The Troll Slayer - A Cambridge classicist takes on her sexist detractors - BY REBECCA MEAD
Through her television appearances, she has become an avatar
for middle-aged and older women, who appreciate her unwillingness to fend off
the visible advancement of age. Beard does not wear makeup and she doesn’t
color her abundant gray hair. She dresses casually, with minor eccentricities:
purple-rimmed spectacles, gold sneakers. She looks comfortable both in her skin
and in her shoes—much more preoccupied with what she is saying than with how
she looks as she is saying it… Beard, in her unapologetic braininess, is a role
model for women of all ages who want an intellectually satisfying life.
In February, Mary Beard, a classics professor at the
University of Cambridge, gave a lecture at the British Museum titled “Oh Do
Shut Up Dear!” With amiable indignation, she explored the many ways that men
have silenced outspoken women since the days of the ancients. Her speech, which
was filmed by the BBC, was learned but accessible—a tone that she has regularly
displayed on British television, as the host of popular documentaries about
Pompeii and Rome. She began her talk with the Odyssey, and what she referred to
as the first recorded instance of a man telling a woman that “her voice is not
to be heard in public”: Telemachus informing his mother, Penelope, that “speech
will be the business of men” and sending her upstairs to her weaving. Beard
progressed to Ovid’s Metamorphoses, in which Tereus rapes Philomela and then
cuts out her tongue so that she cannot denounce him.
Beard alighted on Queen
Elizabeth and Sojourner Truth before arriving at Jacqui Oatley, a BBC soccer
commentator repeatedly mocked by men who were convinced that a woman couldn’t
possibly understand the sport. A columnist for The Spectator, Beard
noted, currently runs an annual competition to name the “most stupid woman” to
appear on the current-affairs show “Question Time.”
Finally, Beard arrived at the contemporary chorus of Twitter
trolls and online commenters. “The more I’ve looked at the details of the
threats and the insults that women are on the receiving end of, the more some
of them seem to fit into the old patterns of prejudice and assumption that I
have been talking about,” she said. “It doesn’t much matter what line of
argument you take as a woman.

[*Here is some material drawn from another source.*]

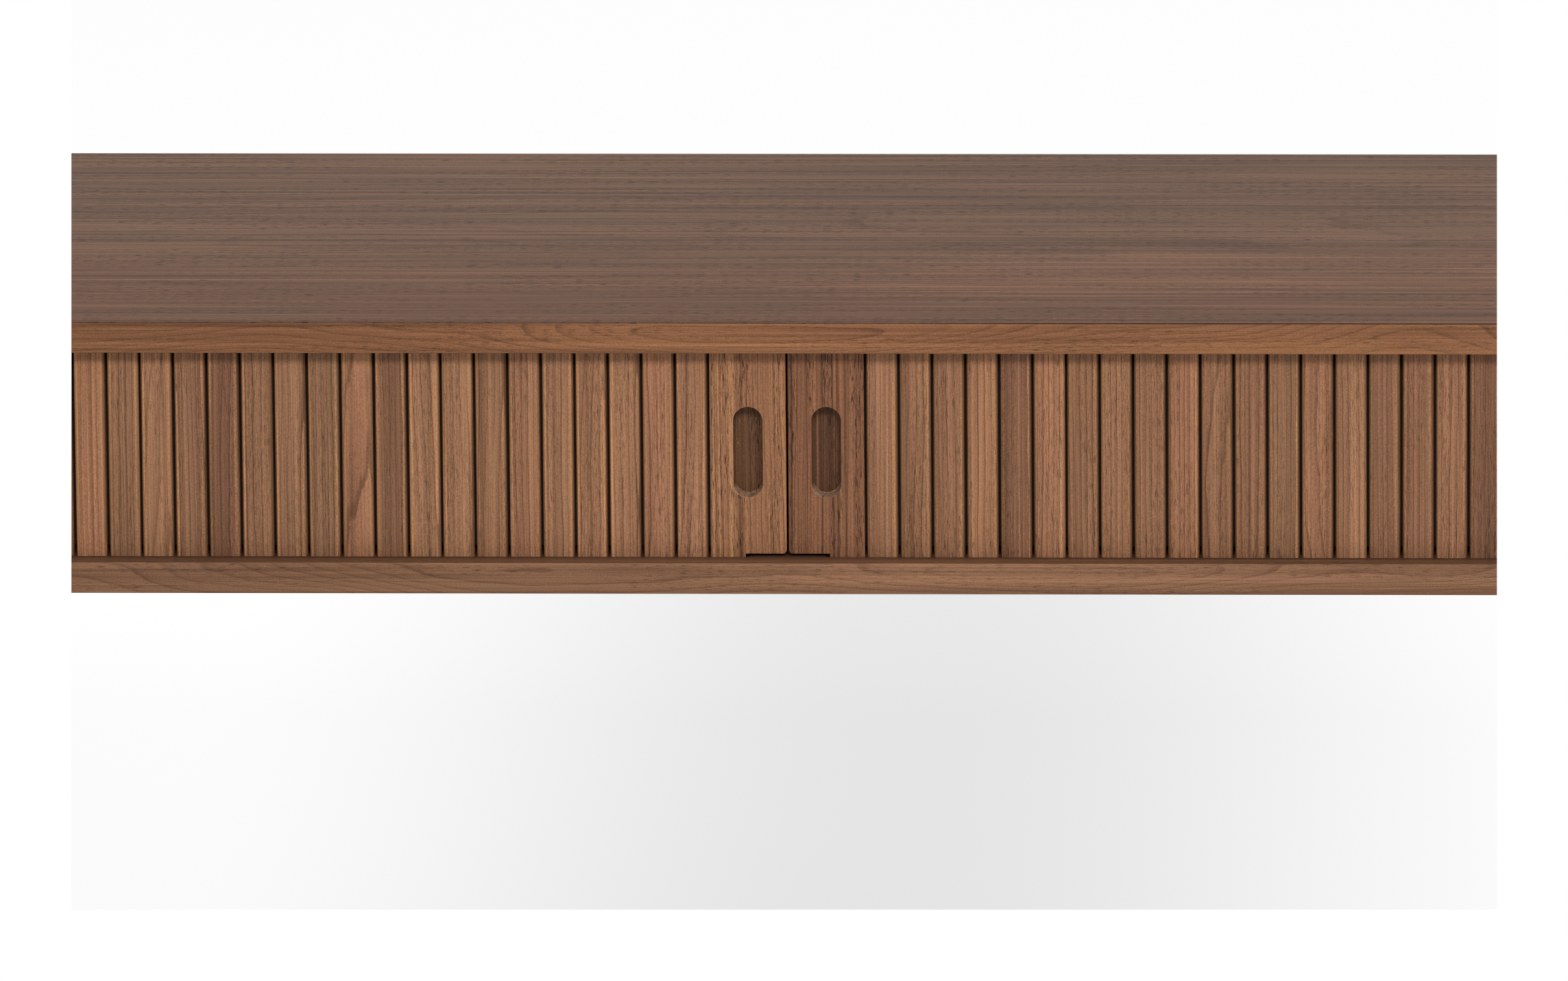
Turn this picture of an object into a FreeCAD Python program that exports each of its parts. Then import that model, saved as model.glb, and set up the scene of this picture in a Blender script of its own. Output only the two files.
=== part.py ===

If you venture into traditional male territory,
the abuse comes anyway. It’s not what you say that prompts it—it’s the fact
that you are saying it.” Such online interjections—“ ‘Shut up you bitch’
is a fairly common refrain”—often contain threats of violence, a “predictable
menu of rape, bombing, murder, and so forth.” She mildly reported one tweet
that had been directed at her: “I’m going to cut off your head and rape it.”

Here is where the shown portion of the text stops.